Another interesting finding, Navarro-Rivera says, is that while many Latinos were seen to migrate to other others religions or drop religion altogether, their rising percentage of the U.S. populations has still almost doubled their numbers in the Catholic church in this country.
“We realized that the percentage of Latinos went up like crazy, and we were expecting Catholicism was going to go down as a percentage of the population,” he said. “We had heard that they were becoming Protestant or Pentecostal, taking if you will the market share away from the Catholic Church.”  But the sheer increase in numbers of Latino in the U.S. he says has still led to their numbers increasing among Catholics.
 
In 1990, Latino Catholics numbered 9.6 million and made up 20 percent of all U.S. Catholics. The 2008 estimate for Latino Catholics was more than 18 million, comprising 32 percent of all U.S. Catholics, according to the Trinity report. http://commons.trincoll.edu/aris/files/2011/08/latinos2008.pdf
However, while the majority or 60 percent of the 31 million adult U.S. Latinos identified as Catholic in 2008, 66 percent identified as Catholic in 1990.
The report was based on a 2008 American Religious Identification Survey, which polled 54,461 Americans, 3,169 of them Latino, Navarro-Rivera said.
Data specific to Connecticut in the study is “non-existent,” Navarro-Rivera said, given the highly specialized nature of the survey and relatively small samples size.
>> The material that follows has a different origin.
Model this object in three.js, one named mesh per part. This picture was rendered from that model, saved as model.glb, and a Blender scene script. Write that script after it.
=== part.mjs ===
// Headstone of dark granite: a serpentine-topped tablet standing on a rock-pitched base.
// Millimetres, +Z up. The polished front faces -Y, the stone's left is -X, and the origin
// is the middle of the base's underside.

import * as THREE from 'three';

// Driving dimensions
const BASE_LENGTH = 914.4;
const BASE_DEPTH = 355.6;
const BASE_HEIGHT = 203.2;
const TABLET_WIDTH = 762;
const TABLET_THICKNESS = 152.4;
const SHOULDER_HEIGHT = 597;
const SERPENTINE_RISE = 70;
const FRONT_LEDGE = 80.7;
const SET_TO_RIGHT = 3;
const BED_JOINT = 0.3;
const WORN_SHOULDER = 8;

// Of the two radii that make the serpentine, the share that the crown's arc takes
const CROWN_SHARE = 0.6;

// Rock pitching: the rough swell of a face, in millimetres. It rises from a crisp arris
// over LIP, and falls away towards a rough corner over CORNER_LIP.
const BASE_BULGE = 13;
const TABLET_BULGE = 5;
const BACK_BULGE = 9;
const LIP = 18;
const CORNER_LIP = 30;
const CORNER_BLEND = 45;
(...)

According to U.S. Census data, Latinos make up 13.8 percent of the state population, slightly behind the national figure of16.7 percent.
The Rev. Peter Rosazza, the auxiliary bishop emeritus of the Archdiocese of Hartford, is not Hispanic, but has been active in the Latino community for several years. While he said he has noticed Latinos – specifically Puerto Ricans – leaving Roman Catholicism, it’s a general observation that can’t be exactly quantified, he said.
“Puerto Ricans seem much more likely to leave the church, and even in Puerto Rico that’s true,” he said. “Now there are more Protestants of different sects. But that’s my limited experience and I can’t prove that. That’s anecdotal and it’s hard to tell.”
Rosazza spent years assisting St. Mary’s Church on West Main Street in New Britain, a heavily Latino congregation.
“I go back there from time to time and one thing is obvious to me: the community (church-going, Hispanic) hasn’t really grown,” he said.
Calls to Hartford’s Archdiocese were not returned.